Quizá, y digo solo quizá, el mayor problema radique en el fundamento teórico que se le ha dado a la obra en sí. Todo necesita responder a un porqué, algo que antaño carecía de importancia. Es entonces cuando el gran público, que no tiene porqué ser un experto, se pregunta una y otra vez, ¿qué nos están vendiendo como arte? El desconocimiento de las nuevas corrientes o teorizaciones estéticas, queramos o no reconocerlo, provoca ese desencanto con la contemporaneidad del arte.

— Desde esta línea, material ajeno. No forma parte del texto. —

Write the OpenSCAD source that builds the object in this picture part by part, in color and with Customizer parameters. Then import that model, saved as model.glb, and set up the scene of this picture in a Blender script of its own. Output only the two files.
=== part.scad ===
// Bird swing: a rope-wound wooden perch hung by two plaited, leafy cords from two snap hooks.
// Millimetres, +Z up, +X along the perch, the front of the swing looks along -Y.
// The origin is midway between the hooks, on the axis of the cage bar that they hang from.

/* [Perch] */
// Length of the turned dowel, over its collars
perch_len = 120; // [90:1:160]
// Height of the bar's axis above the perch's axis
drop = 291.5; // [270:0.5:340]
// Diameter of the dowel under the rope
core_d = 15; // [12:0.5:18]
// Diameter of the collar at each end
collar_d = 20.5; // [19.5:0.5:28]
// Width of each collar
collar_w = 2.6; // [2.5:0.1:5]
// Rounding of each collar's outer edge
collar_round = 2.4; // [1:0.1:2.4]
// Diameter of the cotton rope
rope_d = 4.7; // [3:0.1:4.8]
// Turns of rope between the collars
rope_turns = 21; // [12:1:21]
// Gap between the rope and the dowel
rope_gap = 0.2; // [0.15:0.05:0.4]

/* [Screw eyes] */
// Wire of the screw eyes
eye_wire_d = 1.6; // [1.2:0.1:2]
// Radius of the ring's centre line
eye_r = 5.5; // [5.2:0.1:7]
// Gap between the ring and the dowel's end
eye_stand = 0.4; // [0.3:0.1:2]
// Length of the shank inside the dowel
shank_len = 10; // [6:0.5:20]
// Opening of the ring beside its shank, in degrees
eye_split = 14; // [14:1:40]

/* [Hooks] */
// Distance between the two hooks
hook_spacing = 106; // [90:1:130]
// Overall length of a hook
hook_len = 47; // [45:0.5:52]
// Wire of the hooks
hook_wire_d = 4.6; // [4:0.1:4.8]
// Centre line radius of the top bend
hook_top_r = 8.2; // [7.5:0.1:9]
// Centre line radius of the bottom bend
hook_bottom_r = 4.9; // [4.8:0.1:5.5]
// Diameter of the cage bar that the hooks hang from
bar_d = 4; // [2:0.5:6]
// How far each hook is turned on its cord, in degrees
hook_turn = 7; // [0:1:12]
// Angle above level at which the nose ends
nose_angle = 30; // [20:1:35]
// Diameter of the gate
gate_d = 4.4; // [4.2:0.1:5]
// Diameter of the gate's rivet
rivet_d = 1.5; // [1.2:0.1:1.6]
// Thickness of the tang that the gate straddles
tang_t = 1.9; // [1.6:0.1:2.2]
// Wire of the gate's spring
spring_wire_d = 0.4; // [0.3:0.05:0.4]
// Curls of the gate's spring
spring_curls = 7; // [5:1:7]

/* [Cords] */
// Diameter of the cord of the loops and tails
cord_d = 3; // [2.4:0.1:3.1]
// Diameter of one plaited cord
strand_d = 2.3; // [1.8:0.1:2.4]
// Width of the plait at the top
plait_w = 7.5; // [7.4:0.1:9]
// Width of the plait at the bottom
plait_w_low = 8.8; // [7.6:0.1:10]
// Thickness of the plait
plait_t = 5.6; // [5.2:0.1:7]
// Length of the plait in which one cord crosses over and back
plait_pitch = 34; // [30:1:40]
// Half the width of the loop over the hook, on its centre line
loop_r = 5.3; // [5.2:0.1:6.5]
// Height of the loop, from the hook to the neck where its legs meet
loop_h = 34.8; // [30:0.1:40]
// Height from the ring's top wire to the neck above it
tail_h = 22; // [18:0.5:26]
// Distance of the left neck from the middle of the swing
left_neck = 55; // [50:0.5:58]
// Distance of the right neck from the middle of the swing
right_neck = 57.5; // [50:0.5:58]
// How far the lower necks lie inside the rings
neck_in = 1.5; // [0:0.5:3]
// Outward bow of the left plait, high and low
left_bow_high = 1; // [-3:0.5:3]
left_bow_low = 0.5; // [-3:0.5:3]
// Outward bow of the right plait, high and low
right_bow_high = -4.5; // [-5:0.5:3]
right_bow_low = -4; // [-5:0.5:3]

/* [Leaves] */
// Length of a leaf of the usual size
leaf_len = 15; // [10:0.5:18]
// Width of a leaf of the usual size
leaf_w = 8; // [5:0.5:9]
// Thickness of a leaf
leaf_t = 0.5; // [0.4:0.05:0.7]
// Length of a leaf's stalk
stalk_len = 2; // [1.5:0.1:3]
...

Recuerdo una frase que escuché un día cuando asistí de oyente a una clase de Derecho: “La ignorancia de la Ley no nos exime de responsabilidad”. Cabría preguntarse, entonces, si esto mismo lo podemos trasladar al arte. ¿La ignorancia de la conceptualidad en el arte no nos exime de no entender al artista, a las nuevas tendencias? Difícil respuesta en los tiempos que corren. Con esto, no quisiera parecer un presuntuoso, pero creo, firmemente, en la necesidad (ojo, no obligatoria) de un cierto aprendizaje. No me refiero a educar a la sociedad en torno a todo lo que acontece al arte contemporáneo, si no a que aquellas personas que visitan centros expositivos, museos, salas de arte… que se preguntan si esto o aquello se puede considerar una obra de arte, investiguen primero, se cuestionen algunos porqués más tarde y luego, cuando ya se hayan creado una opinión en firme, critiquen. Lo que quisiera remarcar, por si no ha quedado claro, es que lo importante, a mi parecer, sería alimentar las inquietudes de la sociedad para que formen parte del llamado “establishment de la crítica”. Con un claro conocimiento todo resultaría más productivo y enriquecedor para artistas, críticos y teóricos, y para el espectador.
La fuerte desconfianza, hasta llegar al desprecio, del arte contemporáneo no hace más que levantar barreras, tanto en lo artístico como en lo referente al pensamiento. No sé, puede que esta reflexión no sea más que una de esas “chorradas mentales” que de tanto en cuanto aparecen en mi mente.